Collecting, also referred to as “gathering” or “foraging,” is a broad anthropological term used to describe a food production strategy. Collectors rely on identifying and harvesting native plants and animals rather than engaging in agriculture or animal husbandry. Collectors migrate in small extended-family bands within fixed boundaries or home ranges in search of food and water. They are successfully adapted to their local environments due to highly detailed knowledge of plant and animal life in particular regions and their sensitivity to the carrying capacities of these resources. Collectors gather only what they need for a few days at a time. If food becomes scarce in an area, due to seasonal variation or weather conditions, the band moves, sometimes over a great distance.

Collectors have few material possessions, which vary according to the resources they gather. Some live in deserts and subsist on the roots and wild plants gathered by women and the wild animals hunted by the men. Some live in forests, where women collect nuts, berries, and other wild plants and the men hunt wild animals and fish. Some live on plains and subsist on wild grains, fruits, and vegetables. Others live near ocean waters, which supply fish and other aquatic animals. These resources define the materials from which collectors build their temporary shelters and make their clothing. Natural resources also define the nature of the food production technologies developed by collector cultures. This includes simple hunting, fishing, grinding, and cooking tools and techniques.

The social organization of collector cultures is simple. Small bands of100 or less people control their populations in response to local natural resources. This ensures that resources will not be overused and that people will not suffer starvation. All collector cultures are characterized by a gendered division of labor. The temporary base camp is the center of daily food processing and sharing. Collectors are egalitarian and view the accumulation of wealth as unnecessary, if not actually undesirable. Reciprocity, which is the exchange of goods and services to benefit all in need, is a key element of a collector culture. Members of band societies learn to live and cooperative with one another and their environment in order to survive. They are led, as least spiritually, by a shaman.

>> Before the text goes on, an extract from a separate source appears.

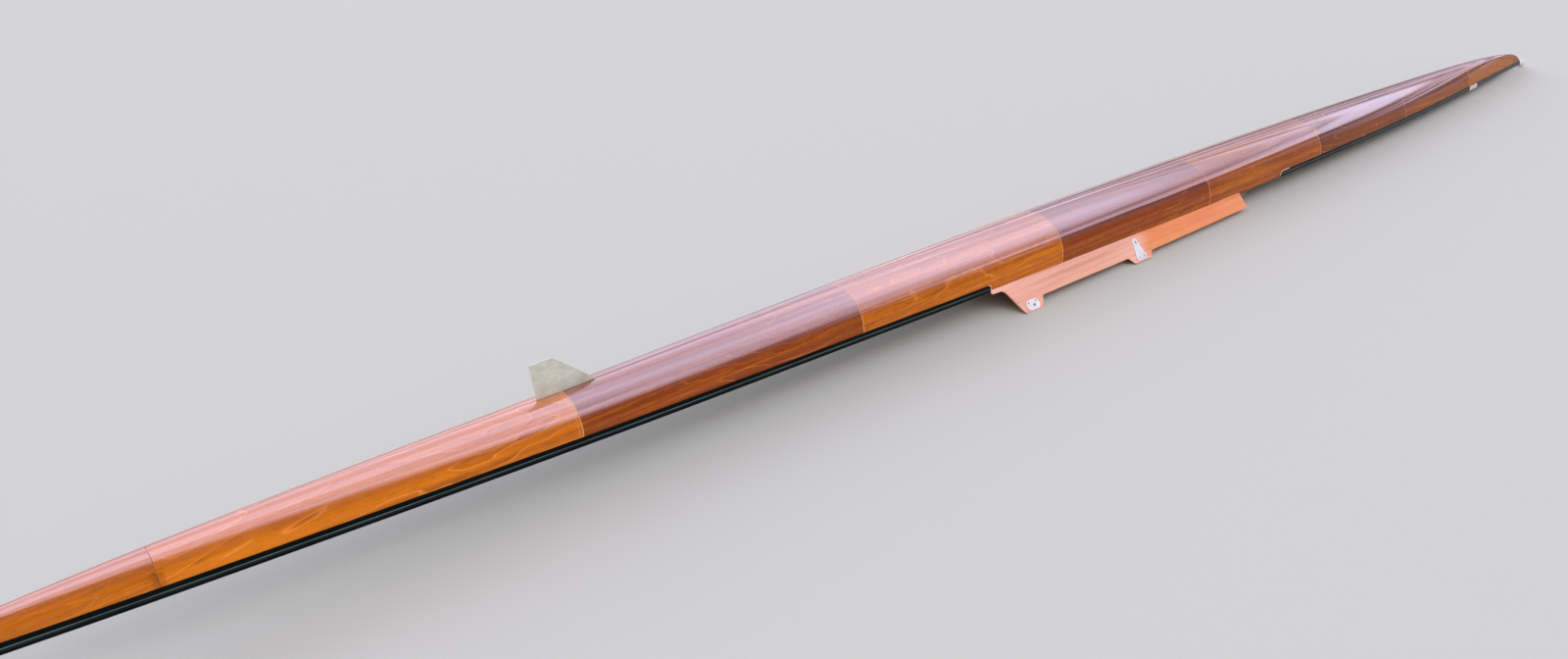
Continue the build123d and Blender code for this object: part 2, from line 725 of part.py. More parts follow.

Among the best-known collector groups of the modern world are the Aborigines of Australia and the Inuit peoples of Greenland, Canada,Alaska, and northern Siberia. The San (Bushmen) of Botswana, Namibia, and southern Angola formerly subsisted as collectors until their territories were taken from them and their resources destroyed. There are many lesser-known groups of collectors or former collectors in all geographic regions of the world. They find it increasingly difficult to live by their traditional collecting strategies. The pressure from governments and settled neighbors to surrender their lands for commercial development makes it necessary for them to adapt to new social and natural environments. In the process of modifying their traditional food production strategies, collectors sometimes join political movements with others who struggle against overwhelming political and economic forces. Despite romantic support of their causes, their numbers are small, and their cultural survival is threatened.